A domain name is the address of a website; for example, wisegeek.com is a domain name. Simple and everyday names are often in high demand and sell for incredibly large amounts of money, if they are ever sold at all by the owners. Many people believe these names are very important to a business and spend weeks attempting to choose a name that is easy to remember and hints at the business’s purpose. In fact, there are services available specifically to help companies choose domain names based on the information and keywords they provide. A person can use a certain name after registering it with a domain name registrar and paying for the name servers to host it on.

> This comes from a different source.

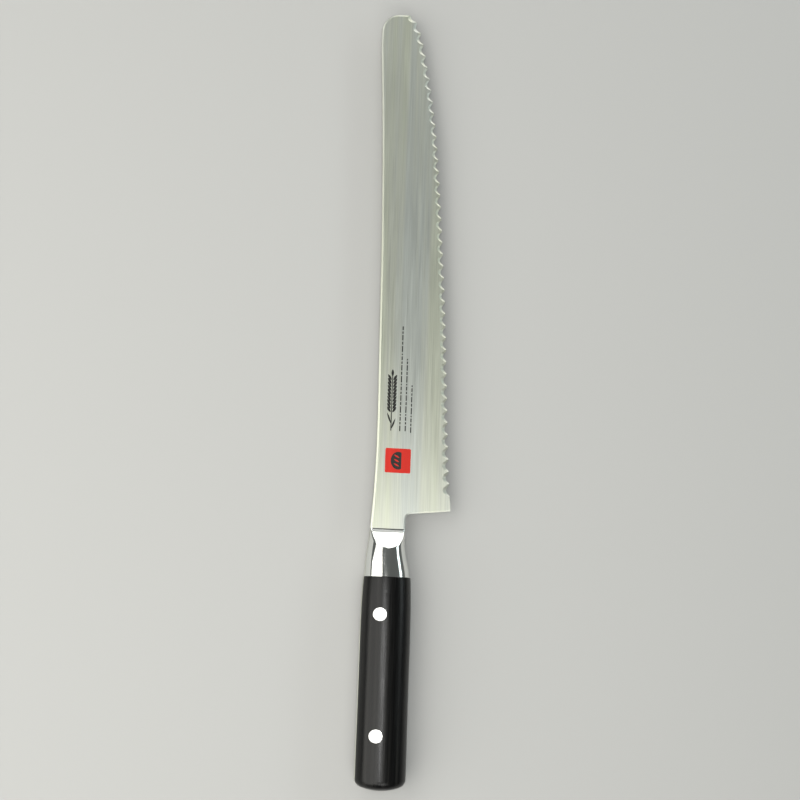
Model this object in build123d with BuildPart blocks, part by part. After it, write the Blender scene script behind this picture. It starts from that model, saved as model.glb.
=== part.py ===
from build123d import *

import os
from math import cos, radians, sin, tan

# A serrated bread knife that lies on its left side. +X runs along the handle to the blade's tip,
# +Y to the spine and +Z out of the blade's right face. The origin is the middle of the bounding
# box, on the surface under the knife. Inside the script x is counted from the butt, y from the
# handle's axis and z from the middle of the steel: the KNIFE plane holds that frame.

# ---- lengths along the knife --------------------------------------------------------------
HANDLE_LENGTH = 99.7
BOLSTER_LENGTH = 23.1
NECK_LENGTH = 8.5  # bare steel between the bolster and the heel
BLADE_LENGTH = 250.0

# ---- steel ---------------------------------------------------------------------------------
STOCK = 2.0  # thickness of the strip that the blade, neck and tang are cut from
LEFT_GRIND = 0.05  # taken off the blade's left face after the bolster is on
TIP_THICKNESS = 0.67  # steel left at the tip's blunt corner
HEEL_EDGE_THICKNESS = 0.65
SPINE_ABOVE_AXIS = 8.4  # height of the spine over the handle's axis at the heel
NECK_RISE = 0.6  # from there up to the spine at the bolster
BLADE_HEIGHT = 38.4  # spine to edge at the heel
TIP_SPINE_RISE = 3.7  # how much higher the spine stands at the tip than at the heel
TIP_RADIUS = 9.8
TIP_LEAN = 0.3
TIP_CORNER_DROP = 15.4  # spine down to the blunt corner where the serrations start
SPINE_CURVE = (  # share of the blade's length from the heel, share of the spine's rise
    (0.32, -0.175),
    (0.48, -0.045),
    (0.65, 0.21),
    (0.85, 0.74),
)
EDGE_CURVE = (  # share of the blade's length from the heel, share of the edge's rise
    (0.124, 0.075),
    (0.362, 0.189),
    (0.6, 0.346),
    (0.794, 0.528),
    (0.932, 0.764),
    (0.984, 0.914),
)
HEEL_RAKE = 2.4  # the heel's back face leans forward by this over its height
CHOIL_RADIUS = 3.0
RIM_BEVEL_WIDTH = 0.8  # on the right face: along the spine, round the tip and down the heel
RIM_BEVEL_DEPTH = 0.3
LEFT_ROUND = 0.2  # on the left face, all along the same rims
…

Choosing a domain name is often seen as a big deal, especially for large companies. The potential owner may spend months searching for the perfect name in addition to hiring professionals to help. Large companies with a lot of money to spend on a domain name are often not limited to unregistered domain names. They can deal with people who are domain parking or who are actually running a website with the desired name. Many people end up transferring their names after a generous buyout offer or the threat of legal action for holding onto a domain for the purpose of getting as much money as possible for it when someone truly wants to use it.
Some people make a living by buying and selling names for domains. They usually seek out potentially popular but unclaimed names, register them, and attempt to sell them. For example, certain names experience a flurry of buying and selling activity after major events, like terrorist attacks and major political scandals. Sometimes the names are even put to use by building a website and, once the seller proves that the website is popular, he or she sells it to the highest bidder.
Domain names are relatively cheap and must be paid for every year. If he or she desires, the owner can pay several years in advance, sometimes making the overall price even cheaper. This fee is for the use of name servers, not the right to the name, because domain registers do not own the names of the domain. If the owner lapses in payment, the domain is listed once again as unregistered and can be claimed by anyone with enough money and an acceptable payment method.